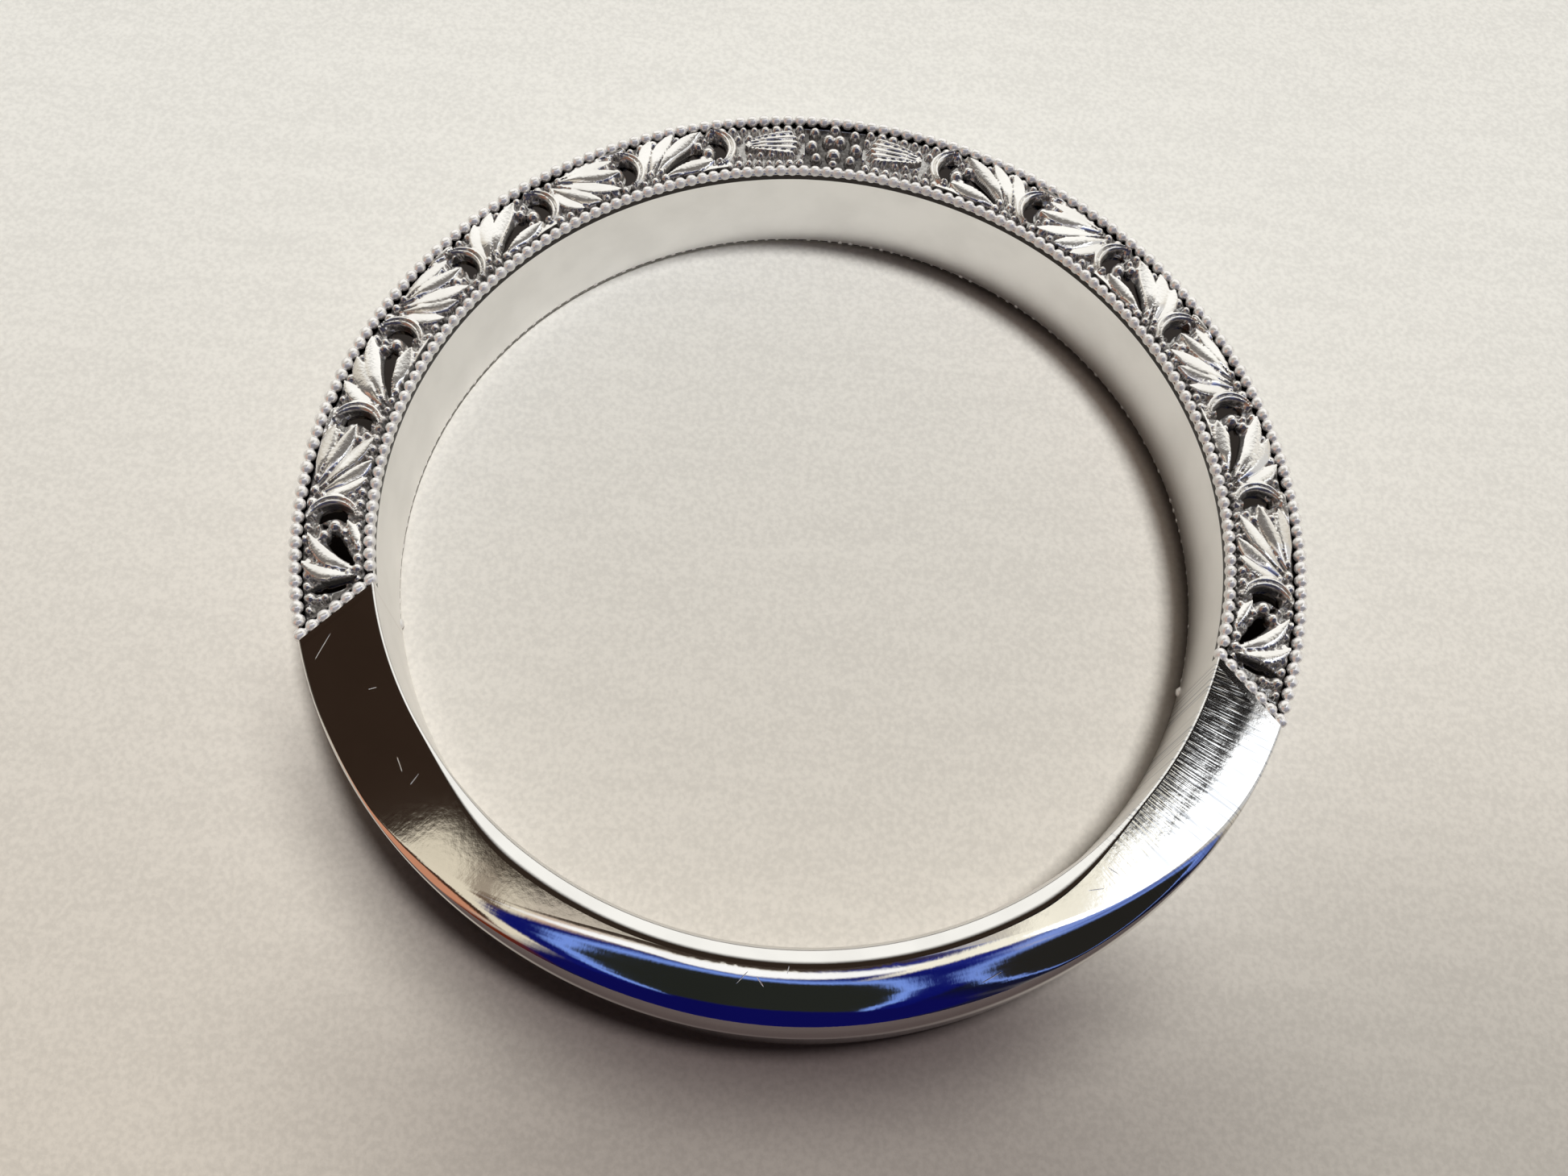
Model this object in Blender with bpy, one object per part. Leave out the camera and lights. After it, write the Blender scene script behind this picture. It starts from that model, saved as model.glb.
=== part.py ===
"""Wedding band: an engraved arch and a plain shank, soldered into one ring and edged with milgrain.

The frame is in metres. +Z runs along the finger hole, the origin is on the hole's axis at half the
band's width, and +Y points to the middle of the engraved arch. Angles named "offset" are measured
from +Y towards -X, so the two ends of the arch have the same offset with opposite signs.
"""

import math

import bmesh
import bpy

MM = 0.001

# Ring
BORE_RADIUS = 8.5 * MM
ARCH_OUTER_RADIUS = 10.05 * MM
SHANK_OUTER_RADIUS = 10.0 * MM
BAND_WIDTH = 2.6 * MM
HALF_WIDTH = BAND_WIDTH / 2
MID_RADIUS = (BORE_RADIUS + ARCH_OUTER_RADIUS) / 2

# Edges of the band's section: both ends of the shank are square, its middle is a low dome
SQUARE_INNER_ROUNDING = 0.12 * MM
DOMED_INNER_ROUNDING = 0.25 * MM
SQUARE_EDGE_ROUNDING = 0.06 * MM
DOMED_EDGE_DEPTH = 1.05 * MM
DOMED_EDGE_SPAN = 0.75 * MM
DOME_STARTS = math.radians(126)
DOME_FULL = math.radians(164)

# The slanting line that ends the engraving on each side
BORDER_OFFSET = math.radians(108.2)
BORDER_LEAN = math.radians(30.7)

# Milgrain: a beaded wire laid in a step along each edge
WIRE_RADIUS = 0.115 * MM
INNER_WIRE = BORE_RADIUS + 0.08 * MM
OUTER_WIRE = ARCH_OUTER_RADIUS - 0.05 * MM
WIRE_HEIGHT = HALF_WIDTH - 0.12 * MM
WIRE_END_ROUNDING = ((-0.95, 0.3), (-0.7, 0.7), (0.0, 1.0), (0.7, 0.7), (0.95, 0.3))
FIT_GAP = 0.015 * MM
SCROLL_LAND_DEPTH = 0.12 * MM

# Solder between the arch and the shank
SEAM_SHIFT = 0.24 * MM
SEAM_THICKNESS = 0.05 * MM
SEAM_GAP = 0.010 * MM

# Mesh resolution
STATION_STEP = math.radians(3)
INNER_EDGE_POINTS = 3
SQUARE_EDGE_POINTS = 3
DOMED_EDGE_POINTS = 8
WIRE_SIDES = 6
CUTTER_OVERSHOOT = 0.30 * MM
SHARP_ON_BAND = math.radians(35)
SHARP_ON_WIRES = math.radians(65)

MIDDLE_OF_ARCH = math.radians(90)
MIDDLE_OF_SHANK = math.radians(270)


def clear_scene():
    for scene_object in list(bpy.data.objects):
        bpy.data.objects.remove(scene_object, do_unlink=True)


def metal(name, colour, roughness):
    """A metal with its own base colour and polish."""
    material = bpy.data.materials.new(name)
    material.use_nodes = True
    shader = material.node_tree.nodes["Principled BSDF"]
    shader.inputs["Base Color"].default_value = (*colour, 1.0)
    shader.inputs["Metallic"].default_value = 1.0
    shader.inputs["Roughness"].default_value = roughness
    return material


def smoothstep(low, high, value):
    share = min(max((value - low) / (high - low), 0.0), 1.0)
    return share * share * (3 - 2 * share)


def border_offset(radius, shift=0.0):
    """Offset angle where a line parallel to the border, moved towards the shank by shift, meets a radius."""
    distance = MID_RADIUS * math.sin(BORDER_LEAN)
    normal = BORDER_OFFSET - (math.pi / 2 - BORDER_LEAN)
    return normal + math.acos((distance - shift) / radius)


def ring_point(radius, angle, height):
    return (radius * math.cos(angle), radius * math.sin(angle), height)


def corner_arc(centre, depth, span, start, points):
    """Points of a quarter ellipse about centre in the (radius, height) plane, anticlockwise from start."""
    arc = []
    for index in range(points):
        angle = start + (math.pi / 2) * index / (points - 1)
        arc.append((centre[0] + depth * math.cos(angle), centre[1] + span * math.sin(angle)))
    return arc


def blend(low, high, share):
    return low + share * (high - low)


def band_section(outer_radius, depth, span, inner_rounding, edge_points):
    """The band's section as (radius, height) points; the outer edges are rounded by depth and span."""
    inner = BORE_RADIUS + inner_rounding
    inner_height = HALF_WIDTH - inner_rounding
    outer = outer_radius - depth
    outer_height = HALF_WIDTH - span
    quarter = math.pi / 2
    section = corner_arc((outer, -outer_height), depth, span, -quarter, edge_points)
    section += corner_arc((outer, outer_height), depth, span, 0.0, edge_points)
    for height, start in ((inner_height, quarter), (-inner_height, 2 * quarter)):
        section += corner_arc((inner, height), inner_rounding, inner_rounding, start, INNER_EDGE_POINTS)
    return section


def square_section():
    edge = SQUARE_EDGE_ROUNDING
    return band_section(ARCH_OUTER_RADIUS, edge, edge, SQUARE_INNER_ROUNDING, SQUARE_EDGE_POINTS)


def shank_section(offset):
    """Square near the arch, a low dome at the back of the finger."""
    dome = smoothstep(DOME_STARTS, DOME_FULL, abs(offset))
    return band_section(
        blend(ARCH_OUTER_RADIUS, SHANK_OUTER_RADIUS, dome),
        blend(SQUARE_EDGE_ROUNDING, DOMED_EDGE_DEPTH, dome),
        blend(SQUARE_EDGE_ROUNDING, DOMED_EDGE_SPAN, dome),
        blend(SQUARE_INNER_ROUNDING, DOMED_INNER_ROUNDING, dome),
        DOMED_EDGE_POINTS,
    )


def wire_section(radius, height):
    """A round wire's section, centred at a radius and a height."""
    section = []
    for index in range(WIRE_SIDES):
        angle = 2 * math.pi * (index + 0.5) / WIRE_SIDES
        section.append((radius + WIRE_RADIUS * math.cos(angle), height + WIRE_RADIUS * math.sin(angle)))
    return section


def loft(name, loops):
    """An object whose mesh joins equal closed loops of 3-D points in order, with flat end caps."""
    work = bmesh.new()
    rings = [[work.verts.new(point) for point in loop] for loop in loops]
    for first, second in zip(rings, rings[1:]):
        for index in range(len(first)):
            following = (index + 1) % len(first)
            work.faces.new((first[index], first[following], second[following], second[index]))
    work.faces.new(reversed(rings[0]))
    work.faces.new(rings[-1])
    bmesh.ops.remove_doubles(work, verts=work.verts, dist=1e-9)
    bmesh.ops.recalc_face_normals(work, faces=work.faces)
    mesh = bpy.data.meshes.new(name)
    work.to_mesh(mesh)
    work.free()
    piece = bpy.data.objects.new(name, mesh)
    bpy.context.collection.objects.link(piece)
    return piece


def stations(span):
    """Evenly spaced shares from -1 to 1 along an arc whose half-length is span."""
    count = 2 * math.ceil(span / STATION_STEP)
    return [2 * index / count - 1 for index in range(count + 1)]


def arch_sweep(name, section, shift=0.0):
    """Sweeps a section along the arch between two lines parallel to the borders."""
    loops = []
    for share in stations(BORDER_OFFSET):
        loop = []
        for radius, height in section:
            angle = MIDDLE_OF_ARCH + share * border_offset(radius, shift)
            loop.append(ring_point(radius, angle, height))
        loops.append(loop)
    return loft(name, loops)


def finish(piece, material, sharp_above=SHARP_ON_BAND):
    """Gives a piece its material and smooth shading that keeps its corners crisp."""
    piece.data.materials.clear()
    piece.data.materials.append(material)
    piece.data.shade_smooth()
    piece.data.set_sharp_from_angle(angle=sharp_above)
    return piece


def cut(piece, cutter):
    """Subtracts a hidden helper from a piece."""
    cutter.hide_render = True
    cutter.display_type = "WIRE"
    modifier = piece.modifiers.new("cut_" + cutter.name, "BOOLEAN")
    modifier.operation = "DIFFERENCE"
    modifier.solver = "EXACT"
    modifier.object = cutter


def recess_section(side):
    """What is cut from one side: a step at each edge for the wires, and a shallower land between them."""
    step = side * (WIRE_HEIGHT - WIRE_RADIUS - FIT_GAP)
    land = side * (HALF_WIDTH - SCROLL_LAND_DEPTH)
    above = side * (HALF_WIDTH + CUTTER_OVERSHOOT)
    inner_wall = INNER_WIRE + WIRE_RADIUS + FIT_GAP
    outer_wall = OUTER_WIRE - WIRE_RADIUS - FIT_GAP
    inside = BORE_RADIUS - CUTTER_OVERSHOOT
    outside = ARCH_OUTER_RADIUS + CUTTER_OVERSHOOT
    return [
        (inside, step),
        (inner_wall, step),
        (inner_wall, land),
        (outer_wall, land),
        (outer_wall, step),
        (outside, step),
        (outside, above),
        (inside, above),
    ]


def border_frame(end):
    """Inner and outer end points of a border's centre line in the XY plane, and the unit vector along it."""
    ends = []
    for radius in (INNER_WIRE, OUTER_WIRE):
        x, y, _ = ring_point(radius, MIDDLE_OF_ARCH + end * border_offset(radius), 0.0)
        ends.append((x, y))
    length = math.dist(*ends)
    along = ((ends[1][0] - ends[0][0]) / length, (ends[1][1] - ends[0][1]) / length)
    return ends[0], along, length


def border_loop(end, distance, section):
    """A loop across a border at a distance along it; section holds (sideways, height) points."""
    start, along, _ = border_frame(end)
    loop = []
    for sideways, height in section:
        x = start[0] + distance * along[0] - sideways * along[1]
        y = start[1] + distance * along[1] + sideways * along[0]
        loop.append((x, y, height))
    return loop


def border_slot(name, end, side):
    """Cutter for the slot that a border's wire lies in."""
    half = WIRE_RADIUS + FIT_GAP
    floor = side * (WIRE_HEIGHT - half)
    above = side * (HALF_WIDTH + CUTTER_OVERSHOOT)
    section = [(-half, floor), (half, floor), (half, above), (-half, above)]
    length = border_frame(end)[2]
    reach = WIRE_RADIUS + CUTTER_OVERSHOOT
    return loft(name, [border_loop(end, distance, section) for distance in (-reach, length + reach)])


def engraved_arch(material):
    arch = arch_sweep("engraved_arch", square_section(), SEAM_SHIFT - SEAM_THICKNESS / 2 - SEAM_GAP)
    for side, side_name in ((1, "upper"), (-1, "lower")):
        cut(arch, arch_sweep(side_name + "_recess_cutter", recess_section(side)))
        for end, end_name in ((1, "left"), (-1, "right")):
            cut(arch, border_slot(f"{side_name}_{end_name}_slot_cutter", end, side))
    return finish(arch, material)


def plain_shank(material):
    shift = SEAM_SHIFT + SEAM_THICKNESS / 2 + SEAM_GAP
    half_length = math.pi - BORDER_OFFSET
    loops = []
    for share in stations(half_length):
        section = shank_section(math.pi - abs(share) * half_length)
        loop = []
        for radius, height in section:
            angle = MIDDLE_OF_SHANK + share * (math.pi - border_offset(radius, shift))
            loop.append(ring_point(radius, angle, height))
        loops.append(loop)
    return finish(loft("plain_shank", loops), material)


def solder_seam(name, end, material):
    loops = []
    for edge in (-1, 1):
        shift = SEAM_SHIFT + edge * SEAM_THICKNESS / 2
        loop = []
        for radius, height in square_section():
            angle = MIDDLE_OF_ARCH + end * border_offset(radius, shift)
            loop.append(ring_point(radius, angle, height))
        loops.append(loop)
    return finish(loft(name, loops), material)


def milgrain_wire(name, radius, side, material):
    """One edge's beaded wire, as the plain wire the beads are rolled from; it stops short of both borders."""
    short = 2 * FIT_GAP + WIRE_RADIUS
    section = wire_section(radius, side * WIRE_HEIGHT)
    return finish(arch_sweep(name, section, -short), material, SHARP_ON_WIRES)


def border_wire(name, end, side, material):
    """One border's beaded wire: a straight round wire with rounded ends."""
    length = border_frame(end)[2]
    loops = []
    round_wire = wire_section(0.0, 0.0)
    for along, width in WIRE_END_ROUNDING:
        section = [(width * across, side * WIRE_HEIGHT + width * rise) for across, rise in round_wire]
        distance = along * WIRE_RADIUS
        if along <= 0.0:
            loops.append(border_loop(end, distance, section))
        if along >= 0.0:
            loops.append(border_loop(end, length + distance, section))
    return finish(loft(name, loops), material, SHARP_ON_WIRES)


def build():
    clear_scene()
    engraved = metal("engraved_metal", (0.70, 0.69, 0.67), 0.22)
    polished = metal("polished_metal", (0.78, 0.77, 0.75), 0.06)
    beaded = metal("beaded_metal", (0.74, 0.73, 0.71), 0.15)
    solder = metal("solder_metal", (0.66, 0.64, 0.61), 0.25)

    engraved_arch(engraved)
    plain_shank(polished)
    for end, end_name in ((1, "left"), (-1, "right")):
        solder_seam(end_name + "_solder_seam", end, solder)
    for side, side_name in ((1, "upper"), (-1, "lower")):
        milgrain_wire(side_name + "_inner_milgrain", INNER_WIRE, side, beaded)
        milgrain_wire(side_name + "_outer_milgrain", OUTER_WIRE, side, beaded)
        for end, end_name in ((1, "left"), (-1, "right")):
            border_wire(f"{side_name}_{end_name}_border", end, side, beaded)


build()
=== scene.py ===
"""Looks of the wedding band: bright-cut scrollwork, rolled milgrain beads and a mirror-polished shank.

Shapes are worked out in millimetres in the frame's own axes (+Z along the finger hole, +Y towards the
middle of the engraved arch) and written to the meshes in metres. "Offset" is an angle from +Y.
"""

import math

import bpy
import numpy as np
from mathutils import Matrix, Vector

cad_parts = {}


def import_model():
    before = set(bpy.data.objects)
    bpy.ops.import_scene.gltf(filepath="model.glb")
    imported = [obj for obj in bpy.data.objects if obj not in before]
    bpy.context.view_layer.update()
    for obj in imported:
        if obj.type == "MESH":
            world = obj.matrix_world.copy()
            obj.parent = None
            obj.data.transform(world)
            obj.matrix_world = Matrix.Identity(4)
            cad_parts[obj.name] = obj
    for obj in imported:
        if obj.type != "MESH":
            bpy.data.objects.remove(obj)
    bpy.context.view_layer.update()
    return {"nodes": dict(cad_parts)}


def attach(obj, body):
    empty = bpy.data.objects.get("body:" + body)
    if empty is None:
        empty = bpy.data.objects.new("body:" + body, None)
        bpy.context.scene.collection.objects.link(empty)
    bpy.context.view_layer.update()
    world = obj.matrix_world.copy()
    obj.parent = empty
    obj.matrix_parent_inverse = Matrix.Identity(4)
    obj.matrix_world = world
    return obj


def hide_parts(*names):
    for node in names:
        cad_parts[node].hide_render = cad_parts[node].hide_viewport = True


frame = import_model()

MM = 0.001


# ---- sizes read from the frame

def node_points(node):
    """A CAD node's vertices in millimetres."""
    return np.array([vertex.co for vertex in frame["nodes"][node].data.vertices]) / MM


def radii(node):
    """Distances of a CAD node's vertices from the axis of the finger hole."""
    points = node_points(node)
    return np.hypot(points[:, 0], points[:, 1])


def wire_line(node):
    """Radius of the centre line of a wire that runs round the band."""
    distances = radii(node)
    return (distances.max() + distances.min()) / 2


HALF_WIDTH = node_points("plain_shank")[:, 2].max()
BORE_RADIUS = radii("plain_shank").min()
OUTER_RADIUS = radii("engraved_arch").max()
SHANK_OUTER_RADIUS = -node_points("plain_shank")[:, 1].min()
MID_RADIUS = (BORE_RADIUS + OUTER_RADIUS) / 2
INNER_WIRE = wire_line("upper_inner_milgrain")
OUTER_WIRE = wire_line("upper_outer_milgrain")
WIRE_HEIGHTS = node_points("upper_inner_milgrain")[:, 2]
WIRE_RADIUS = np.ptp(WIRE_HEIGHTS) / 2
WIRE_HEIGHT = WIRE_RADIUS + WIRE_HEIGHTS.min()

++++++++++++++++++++

Start with the line that holds "engraved_arch(engraved)" and finish with the line that holds "imported = [obj". Transcribe each line in between exactly, and those two as well.

    engraved_arch(engraved)
    plain_shank(polished)
    for end, end_name in ((1, "left"), (-1, "right")):
        solder_seam(end_name + "_solder_seam", end, solder)
    for side, side_name in ((1, "upper"), (-1, "lower")):
        milgrain_wire(side_name + "_inner_milgrain", INNER_WIRE, side, beaded)
        milgrain_wire(side_name + "_outer_milgrain", OUTER_WIRE, side, beaded)
        for end, end_name in ((1, "left"), (-1, "right")):
            border_wire(f"{side_name}_{end_name}_border", end, side, beaded)


build()
=== scene.py ===
"""Looks of the wedding band: bright-cut scrollwork, rolled milgrain beads and a mirror-polished shank.

Shapes are worked out in millimetres in the frame's own axes (+Z along the finger hole, +Y towards the
middle of the engraved arch) and written to the meshes in metres. "Offset" is an angle from +Y.
"""

import math

import bpy
import numpy as np
from mathutils import Matrix, Vector

cad_parts = {}


def import_model():
    before = set(bpy.data.objects)
    bpy.ops.import_scene.gltf(filepath="model.glb")
    imported = [obj for obj in bpy.data.objects if obj not in before]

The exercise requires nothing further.